CRÍTICA A LA TESIS PROCESALISTA DE LA ADQUISICIÓN DERIVADA DE LA EJECUCIÓN DE UN EMBARGO, DOCTRINA OBSOLETA Y SUPERADA (EN DEFENSA DE LA DOCTRINA JURISPRUDENCIAL CONSAGRADA EN LA STS DE 5 DE MARZO DE 2007).
Keywords:
FORECLOSURE, MORTGAGE, CONCLUSIVE TITLEAbstract
There is a thesis of adjudication stemming from foreclosure that is based on procedural law and denies the winning bidder conclusive title. This thesis is without justification and may be regarded as obsolete and disproved. Under article 594 of the Spanish Civil Procedure Act, title is adjudicated in accordance with substantive legislation (of which mortgage law is a part). A person who acquires property in a foreclosure proceeding, registers his or her ownership of that property and meets the other requirements set in article 34 of the Mortgage Act is protected by conclusive title.

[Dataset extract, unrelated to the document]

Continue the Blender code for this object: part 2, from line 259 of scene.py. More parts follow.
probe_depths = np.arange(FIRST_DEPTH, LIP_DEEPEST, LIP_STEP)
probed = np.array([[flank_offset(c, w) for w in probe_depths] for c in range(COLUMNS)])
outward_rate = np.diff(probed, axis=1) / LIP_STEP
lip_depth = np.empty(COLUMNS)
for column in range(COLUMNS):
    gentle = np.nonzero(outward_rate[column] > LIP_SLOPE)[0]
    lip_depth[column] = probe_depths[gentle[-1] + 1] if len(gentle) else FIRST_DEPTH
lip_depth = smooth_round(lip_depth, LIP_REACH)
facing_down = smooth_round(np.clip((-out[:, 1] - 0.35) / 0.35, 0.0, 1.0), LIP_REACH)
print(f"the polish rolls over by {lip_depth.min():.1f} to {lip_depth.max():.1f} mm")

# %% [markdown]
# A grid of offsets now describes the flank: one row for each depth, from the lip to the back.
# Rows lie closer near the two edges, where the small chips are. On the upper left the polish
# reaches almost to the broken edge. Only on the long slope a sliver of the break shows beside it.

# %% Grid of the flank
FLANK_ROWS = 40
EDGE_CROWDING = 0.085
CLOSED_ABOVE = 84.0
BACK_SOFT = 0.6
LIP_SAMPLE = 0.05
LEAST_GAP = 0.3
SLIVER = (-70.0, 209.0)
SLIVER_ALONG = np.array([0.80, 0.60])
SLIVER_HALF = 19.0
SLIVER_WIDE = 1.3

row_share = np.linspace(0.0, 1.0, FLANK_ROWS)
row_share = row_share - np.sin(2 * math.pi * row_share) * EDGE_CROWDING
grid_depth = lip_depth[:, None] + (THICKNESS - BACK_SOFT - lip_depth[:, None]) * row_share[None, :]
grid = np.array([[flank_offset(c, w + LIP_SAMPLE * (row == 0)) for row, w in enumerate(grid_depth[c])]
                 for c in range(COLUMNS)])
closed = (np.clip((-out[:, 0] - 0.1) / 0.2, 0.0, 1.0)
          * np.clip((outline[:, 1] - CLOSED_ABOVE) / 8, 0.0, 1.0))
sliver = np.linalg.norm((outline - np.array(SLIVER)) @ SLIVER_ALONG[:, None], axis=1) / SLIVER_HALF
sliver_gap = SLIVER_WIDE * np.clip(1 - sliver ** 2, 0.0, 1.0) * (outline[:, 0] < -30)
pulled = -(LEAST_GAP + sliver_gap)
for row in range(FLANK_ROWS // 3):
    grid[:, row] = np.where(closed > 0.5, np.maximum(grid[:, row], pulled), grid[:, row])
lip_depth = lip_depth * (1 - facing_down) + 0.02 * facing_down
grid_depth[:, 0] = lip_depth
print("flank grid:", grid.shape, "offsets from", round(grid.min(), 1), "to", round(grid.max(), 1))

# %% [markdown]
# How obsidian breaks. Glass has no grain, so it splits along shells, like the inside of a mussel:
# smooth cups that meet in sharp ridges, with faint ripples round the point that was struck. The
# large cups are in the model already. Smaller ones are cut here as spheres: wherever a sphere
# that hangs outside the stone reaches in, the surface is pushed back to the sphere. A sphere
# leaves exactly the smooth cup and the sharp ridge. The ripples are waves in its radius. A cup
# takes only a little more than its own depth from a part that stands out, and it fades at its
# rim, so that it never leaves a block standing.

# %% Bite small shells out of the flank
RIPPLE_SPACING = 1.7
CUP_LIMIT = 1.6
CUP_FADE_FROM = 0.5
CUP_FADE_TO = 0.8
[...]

This person's property acquisition is upheld and cannot be challenged by unregistered titles whose owners failed to file the appropriate third-party claims of ownership before the winner's title was registered. In direct foreclosure on mortgaged assets, conclusive title for the winning bidder is equally applicable; here no third-party claims of ownership can even be made, because of the nature of the mortgage as a real right, save in exceptional cases where duplicate titles are involved. The existence of exceptional cases involving hidden liens (legal restrictions, legal rights of pre-emption, tacit legal mortgages) is no argument against the application of conclusive title in judicial foreclosures, because exceptional cases occur also in voluntary conveyances for value, and this does not mean conclusive title does not govern in that field. It must be said, however, that all kinds of hidden liens should be eliminated to benefit certainty in trade. Happily, all this was recognised by Spanish Supreme Court doctrine in the Supreme Court's ruling of 5 March 2007. This ruling recognised the winning bidder's standing as a protected third party to the mortgage, and it dropped the distinction between double selling and the selling of third-party property, which used to rule out protection for the third party in this latter case. This means there is protection throughout the entire primary and secondary real-estate and mortgage system.